Dear women: you are doing it wrong.
Every woman knows this. Heather Havrilesky, in her brilliant review of Mika Brzezinski’s book “Knowing Your Value,” pointed out all the ways that women are bombarded with messages, from women and men alike, that we are doing it all wrong. We’ve been doing it all wrong for centuries.
Women are wrong for being polite, and wrong when we speak up. Those of us who wear makeup, tight skirts and high heels are wrong for catering to sexist norms, even if we like the way we look. If we’re sexually assaulted while dressed this way, it’s our fault, of course. Yet, if we don’t show off our sex appeal, we are wrong for being too unappealing to men – even if appealing to men is unappealing to us.
Women are criticized for being too passive, and criticized for being too aggressive. We are wrong about our weight, whether fat or thin. We are wrong when we love ourselves in spite of our flaws, and if we take steps to correct those flaws – well, that’s wrong, too. We are wrong when we emphasize our brains, and wrong when we emphasize our beauty. We are sluts when we like sex too much, and we are frigid when we like sex too little. We are wrong when we are clingy, and wrong when we are distant.
Telling women all the ways they are wrong –and then, for a fee, offering up a fix – has become a cottage industry. For $99, a woman can take a 6-week seminar from “relationship expert” Tony Gaskins, who will teach you everything from how to dress to how not to get cheated on. Gaskins’s dating course for course for men starts by asking men to think about the question, “Who am I?” – a question women taking Gaskins’ seminar apparently need not answer.
Some say “women are ruining the world by giving men sex for free,” and suggest women go on a “sex strike” to force men to commit. The notion persists that, for women, sex has a trade-in value that starts depreciating as soon as that first fumbling boyfriend drives your virginity off the lot. It persists despite the fact that women are no longer dependent on men and marriage for survival, and consider “commitment” something earned by love rather than bargained for with sex.

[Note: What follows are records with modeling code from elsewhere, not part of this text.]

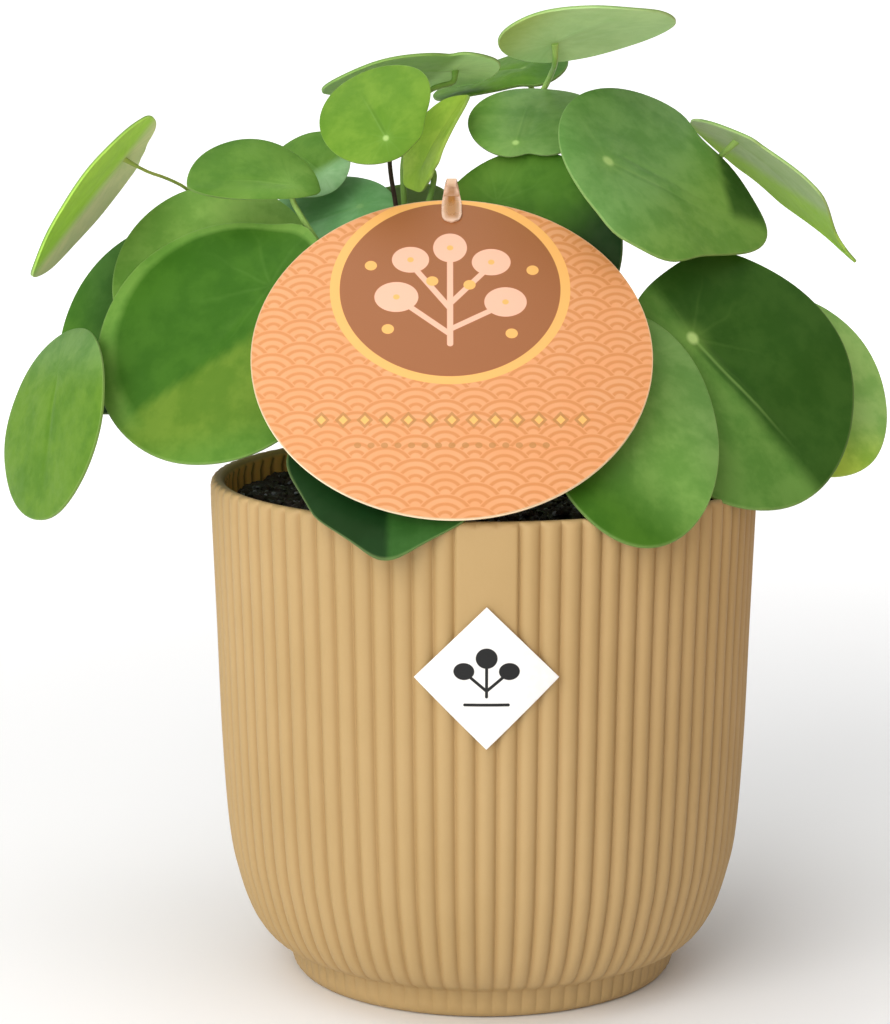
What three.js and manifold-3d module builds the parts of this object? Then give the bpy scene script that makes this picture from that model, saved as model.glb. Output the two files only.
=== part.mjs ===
// A Chinese money plant in a ribbed pot, with its round tag card. Millimetres, +Z up.
// The origin is the middle of the pot's underside. The viewer of the front stands on the -Y side.
import * as THREE from "three";
import { mergeVertices } from "three/addons/utils/BufferGeometryUtils.js";
import Module from "manifold-3d";

const wasm = await Module();
wasm.setup();

// Driving dimensions
const GAP = 0.35; // between pieces that touch

const POT_HEIGHT = 129;
const POT_RADIUS = 69.8; // over the ribs, under the rim
const POT_WALL = 3.8;
const POT_FLOOR = 4;
const FOOT_HEIGHT = 7.5;
const FOOT_RADIUS = 50.6;
const RIB_COUNT = 84;
const RIB_DEPTH = 1.1;
const PANEL_RIBS = 3; // width of the plain panel at the front, in ribs
const PANEL_LOW = 92; // height of the panel's lower end
const SMOOTH_BAND = 124; // height where the ribs end under the rim

const SOIL_TOP = 122.5;
const HOLE_DEPTH = 22;

const STEM_FOOT = new THREE.Vector3(-4, 15, SOIL_TOP);
const STEM_TOP = new THREE.Vector3(-15, 21, 194);
const STEM_RADIUS = 4.6;
const PETIOLE_RADIUS = 1.0;
const PETIOLE_CLEARANCE = 0.75; // from the stem's side to the stalk's foot
const BLADE_THICKNESS = 0.8;
const BLADE_SPOKES = 16;
const BLADE_RINGS = [0.36, 0.7, 1];

const CARD_RADIUS = 48.8;
const CARD_THICKNESS = 0.8;
const CARD_CENTRE = new THREE.Vector3(-8.2, -37.8, 164.8);
const CARD_LEAN = 45; // degrees back from upright
const STAKE_WIDTH = 5;
const STAKE_THICKNESS = 1.4;

const LABEL_DIAGONAL = 35;
const LABEL_THICKNESS = 0.7;
const LABEL_CENTRE_HEIGHT = 91.5;

const up = new THREE.Vector3(0, 0, 1);
const radians = THREE.MathUtils.degToRad;

// A direction from its azimuth (0 along +X, -90 towards the viewer) and its elevation, in degrees.
function direction(azimuth, elevation) {
  const flat = Math.cos(radians(elevation));
  return new THREE.Vector3(
    Math.cos(radians(azimuth)) * flat,
    Math.sin(radians(azimuth)) * flat,
    Math.sin(radians(elevation)),
  );
}

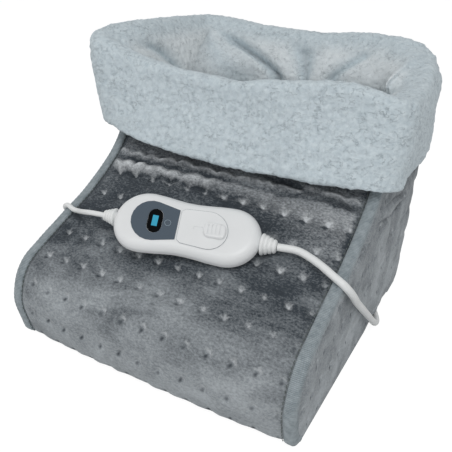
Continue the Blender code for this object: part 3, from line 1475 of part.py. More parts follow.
def cords(frame, pad_exit, mains_exit):
    """The pad cord, the mains cord with its coil and tie, and the tail with its plug."""
    toward = frame.matrix_world.col[0].xyz
    start = [tuple(pad_exit), tuple(pad_exit - 2.5 * PAD_CORD_DIAMETER * toward)]
    inlet = (INLET_X, HEEL_Y + SEAM_GAP + INLET_NOSE + CORD_GAP, INLET_HEIGHT)
    straight = (inlet[0], inlet[1] + 1.5 * PAD_CORD_DIAMETER, inlet[2] - CORD_GAP)
    line = spread(smooth_curve(start + beside_boot(PAD_CORD_ROUTE) + [straight, inlet], 12), 66)
    tube("pad_cord", line, PAD_CORD_DIAMETER, 2, CORD_WHITE)
    print("pad cord length", np.linalg.norm(np.diff(line, axis=0), axis=1).sum())

    turns = coil_points()
    print("coil's least gap to itself", least_gap(turns, MAINS_CORD_DIAMETER))
    print("coil length", np.linalg.norm(np.diff(np.array(turns), axis=0), axis=1).sum())
    coil = tube("mains_coil", turns, MAINS_CORD_DIAMETER, 1, CORD_WHITE)

    first, second = (Vector(point) for point in turns[:2])
    back = (first - second).normalized()
    join = first + back * CORD_GAP
    before = first + back * 2.5 * MAINS_CORD_DIAMETER
    start = [tuple(mains_exit), tuple(mains_exit + 2.5 * MAINS_CORD_DIAMETER * toward)]
    line = spread(smooth_curve(start + beside_boot(MAINS_CORD_ROUTE) + [before, join], 12), 56)
    tube("mains_cord", line, MAINS_CORD_DIAMETER, 2, CORD_WHITE)
    print("mains cord length", np.linalg.norm(np.diff(line, axis=0), axis=1).sum())

    last, previous = Vector(turns[-1]), Vector(turns[-2])
    onward = (last - previous).normalized()
    nose = plug()
    toward_plug = Vector((math.cos(PLUG_TURN), math.sin(PLUG_TURN), 0.0))
    route = [last + onward * CORD_GAP, last + onward * 2.5 * MAINS_CORD_DIAMETER]
    route += list(TAIL_ROUTE) + [nose - toward_plug * (CORD_GAP + MAINS_CORD_DIAMETER)]
    route.append(nose - toward_plug * CORD_GAP)
    line = spread(smooth_curve(route, 12), 20)
    tube("mains_tail", line, MAINS_CORD_DIAMETER, 2, CORD_WHITE)
    print("tail length", np.linalg.norm(np.diff(line, axis=0), axis=1).sum())
    coil_tie()


def plug():
    """The flat two-pin plug, lying on the floor; gives the place where its cord comes in."""
    turn = Matrix.Translation((*PLUG_PLACE, PLUG_HEIGHT / 2)) @ Matrix.Rotation(PLUG_TURN, 4, "Z")
    rings = []
    shares = ((0.0, 0.36, 0.62), (0.18, 0.44, 0.70), (0.45, 0.80, 0.90))
    shares += ((0.62, 1.0, 1.0), (0.96, 1.0, 1.0), (1.0, 0.94, 0.88))
    for along, wide, high in shares:
        half, rise = wide * PLUG_WIDTH / 2, high * PLUG_HEIGHT / 2
        corner = 0.45 * rise
        ring = []
        for side, up in ((1, 1), (-1, 1), (-1, -1), (1, -1)):
            pair = [(side * half, up * (rise - corner)), (side * (half - corner), up * rise)]
            ring += pair if side * up > 0 else pair[::-1]
        rings.append([turn @ Vector((along * PLUG_LENGTH, y, z)) for y, z in ring])
    lofted("plug_body", rings, CORD_WHITE)
    for name, side in (("plug_pin_a", 1), ("plug_pin_b", -1)):
        start = turn @ Vector((PLUG_LENGTH + SEAM_GAP, side * PIN_SPACING / 2, 0.0))
        radius = PIN_DIAMETER / 2
        turned(
            name,
            start,
            turn.to_3x3() @ Vector((1, 0, 0)),
            ((0.0, radius), (PIN_LENGTH - radius, radius), (PIN_LENGTH, radius / 2)),
            NICKEL,
        )
    return turn @ Vector((0.0, 0.0, 0.0))


# The strap's outline, as shares of its half width and half height
TIE_SHARES = (
    (1.0, 0.66),
    (0.89, 1.0),
    (-0.89, 1.0),
    (-1.0, 0.66),
    (-1.0, -0.66),
    (-0.89, -1.0),
    (0.89, -1.0),
    (1.0, -0.66),
)


def coil_tie():
    """The strap round both layers of the coil, on its side away from the boot."""
    radius = MAINS_CORD_DIAMETER / 2
    near = COIL_INNER - radius - SEAM_GAP
    far = COIL_INNER + COIL_TURNS * COIL_STEP + radius + SEAM_GAP
    low, top = 0.0, MAINS_CORD_DIAMETER + COIL_LAYER + 2 * TIE_THICKNESS + 4 * SEAM_GAP
    middle, height = (near + far) / 2, (low + top) / 2
    turn = Matrix.Translation((COIL_X, COIL_Y, height)) @ Matrix.Rotation(math.radians(45), 4, "Z")
    sections = []
    for side, up in TIE_SHARES:
        section = []
        for out, across in ((0, -1), (0, 1), (1, 1), (1, -1)):
            half = (far - near) / 2 + out * TIE_THICKNESS
            rise = (top - low) / 2 - (1 - out) * TIE_THICKNESS
            point = (middle + side * half, across * TIE_WIDTH / 2, up * rise)
            section.append(turn @ Vector(point))
        sections.append(section)
    ring_loop("coil_tie", sections, DARK_PLASTIC)


front_panel()
gusset("left_gusset", -1)
gusset("right_gusset", 1)
binding("left_binding", -1)
binding("right_binding", 1)
back_panel()
base_panel()
heater_carrier()
heating_wire()
cutout("sole_cutout", 3.5 * WIRE_PITCH, 0.0)
cutout("instep_cutout", 12.5 * WIRE_PITCH, 0.0)
heel_pieces()
lining()
sherpa_cuff()
FRAME = controller_frame()
controller_shells(FRAME)
display(FRAME)
switch(FRAME)
electronics(FRAME)
screws(FRAME)
clamps(FRAME)
PAD_EXIT = relief("left_relief", FRAME, -1, PAD_RELIEF_LENGTH, PAD_RELIEF_RADII, PAD_CORD_DIAMETER)
MAINS_EXIT = relief("right_relief", FRAME, 1, MAINS_RELIEF_LENGTH, MAINS_RELIEF_RADII, MAINS_CORD_DIAMETER)
print("cord exits", PAD_EXIT, MAINS_EXIT)
cords(FRAME, PAD_EXIT, MAINS_EXIT)
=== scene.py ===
"""An electric foot warmer: a tufted flannel boot with a turned-down sherpa collar, a corded hand
controller lying on its slope, and the mains cord coiled behind it. Lengths are in metres."""

import math

import bmesh
import bpy
import numpy as np
from mathutils import Matrix, Vector, noise


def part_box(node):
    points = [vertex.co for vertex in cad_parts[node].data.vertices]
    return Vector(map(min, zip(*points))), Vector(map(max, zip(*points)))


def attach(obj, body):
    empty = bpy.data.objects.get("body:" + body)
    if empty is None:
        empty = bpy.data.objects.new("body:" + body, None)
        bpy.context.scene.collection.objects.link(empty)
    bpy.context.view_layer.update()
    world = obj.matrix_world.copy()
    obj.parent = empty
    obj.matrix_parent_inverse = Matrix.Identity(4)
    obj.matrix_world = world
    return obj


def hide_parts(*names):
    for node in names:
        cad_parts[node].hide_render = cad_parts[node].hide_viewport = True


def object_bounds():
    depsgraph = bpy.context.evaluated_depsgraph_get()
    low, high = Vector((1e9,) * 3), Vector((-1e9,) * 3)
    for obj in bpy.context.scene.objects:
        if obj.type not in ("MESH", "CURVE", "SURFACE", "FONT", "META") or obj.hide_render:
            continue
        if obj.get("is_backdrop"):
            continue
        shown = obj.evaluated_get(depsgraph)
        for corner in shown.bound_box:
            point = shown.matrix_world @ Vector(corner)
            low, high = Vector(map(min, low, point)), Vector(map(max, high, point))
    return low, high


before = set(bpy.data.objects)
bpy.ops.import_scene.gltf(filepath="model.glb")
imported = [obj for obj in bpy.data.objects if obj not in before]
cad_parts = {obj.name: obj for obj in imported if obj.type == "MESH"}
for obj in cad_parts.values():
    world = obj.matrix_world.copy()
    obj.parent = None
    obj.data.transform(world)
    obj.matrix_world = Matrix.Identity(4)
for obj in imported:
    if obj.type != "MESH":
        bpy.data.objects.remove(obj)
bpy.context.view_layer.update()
MM = 0.001

# The camera
# It stands in front of the boot's right toe and looks down at it, as the photograph does. Its
# place and angles were fitted to the boot's straight seams, its base and the shaft.
AZIMUTH = math.radians(27.87)
ELEVATION = math.radians(24.82)
ROLL = math.radians(3.15)
CAMERA_PLACE = (0.2207, -0.44535, 0.3145)
LENS = 44.45
SENSOR_WIDTH = 36.0

back = Vector((
    math.sin(AZIMUTH) * math.cos(ELEVATION),
    -math.cos(AZIMUTH) * math.cos(ELEVATION),
    math.sin(ELEVATION),
))
level = Vector((math.cos(AZIMUTH), math.sin(AZIMUTH), 0.0))
upward = back.cross(level)
right = level * math.cos(ROLL) + upward * math.sin(ROLL)
upward = upward * math.cos(ROLL) - level * math.sin(ROLL)
camera = bpy.data.objects.new("camera", bpy.data.cameras.new("camera"))
camera.data.lens = LENS
camera.data.sensor_width = SENSOR_WIDTH
turned = Matrix((right, upward, back)).transposed().to_4x4()
camera.matrix_world = Matrix.Translation(CAMERA_PLACE) @ turned
bpy.context.scene.collection.objects.link(camera)
bpy.context.scene.camera = camera

# The cords
# Both cords are round soft PVC sheaths. The thin one runs from the controller round the left
# side to the heel. The mains lead goes down the right side, under the boot's edge and out at the
# heel to a tied coil.
PAD_CORD_DIAMETER = 4.5 * MM
MAINS_CORD_DIAMETER = 6.2 * MM
CORD_GAP = 0.5 * MM
PAD_CORD_POINTS = 240
MAINS_CORD_POINTS = 900
# A cord leaves its exit and its coil straight, for this many diameters
STRAIGHT_OUT = 2.5
LOOP_POINTS = 24
COIL_CENTRE = (0.050, 0.2185)
COIL_INNER = 29.0 * MM
COIL_STEP = 7.8 * MM
COIL_LAYER = 7.2 * MM
COIL_TURNS = 2.375
TIE_THICKNESS = 1.2 * MM
SEAM_GAP = 0.3 * MM


def linear(code, share=1.0):
    """A colour as the renderer wants it, from an sRGB hex value and a share of its light."""
    parts = [int(code[at : at + 2], 16) / 255 for at in (1, 3, 5)]
    parts = [part / 12.92 if part <= 0.04045 else ((part + 0.055) / 1.055) ** 2.4 for part in parts]
    return (*[share * part for part in parts], 1.0)


def add(tree, kind, inputs=None, stops=(), **settings):
    """One shader node. An input that is given a socket, or a node for its first output in use, is
    linked, and any other is set. A colour ramp gets its stops, each a place and a colour."""
    made = tree.nodes.new("ShaderNode" + kind)
    for name, value in settings.items():
        setattr(made, name, value)
    for name, value in (inputs or {}).items():
        if isinstance(value, bpy.types.Node):
            value = next(output for output in value.outputs if output.enabled)
        if isinstance(value, bpy.types.NodeSocket):
            tree.links.new(value, made.inputs[name])
        else:
            made.inputs[name].default_value = value
    if stops:
        held = made.color_ramp.elements
        held[0].position, held[0].color = stops[0]
        held[1].position, held[1].color = stops[-1]
        for place, colour in stops[1:-1]:
            held.new(place).color = colour
    return made


def finish(name):
    """A new material with only its output, and its node tree."""
    material = bpy.data.materials.new(name)
    material.use_nodes = True
    tree = material.node_tree
    tree.nodes.clear()
    return material, tree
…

If men are good at telling women what’s wrong with us, women may be even better. For instance, earlier this year, articles by women blaming women for their dating woes appeared in the Village Voice and Huffington Post just before Valentine’s Day 2011. One told New York City single women that everything wrong with being single and dating in New York is totally their fault. Another purported to tell women “why you’re not married.” Don’t be surprised to find similar posts for Valentine’s Day 2012 and beyond.
But perhaps we spend too much time reading, discussing, and analyzing these “women = wrong” messages. They’re distractions that keep women from supporting each other and battling injustice. We spend so much time either twisting ourselves into pretzels to make ourselves “right” – or refuting the latest set of claims about what we are doing wrong – that we lack energy to fight the battles that matter.
It’s great when we experience events that counteract these negative messages. I recently attended the Corporate Counsel Women of Color 7th Annual Career Strategies Conference in Los Angeles, and the Black Girls Rock! Awards in New York City. Both events were filled with women celebrating womanhood and supporting each other. Listening to Judge Glenda Hatchett tell women at CCWC to tell their own stories, and Black Girls Rock honoree Pastor Shirley Caesar say that she’s “still rocking,” made me forget about all the ways women are supposedly doing it wrong.
We can’t stop the “women, you’re doing it wrong” messages from being perpetrated. But we can counterbalance those messages by telling our own stories about our own lives, from our own perspectives.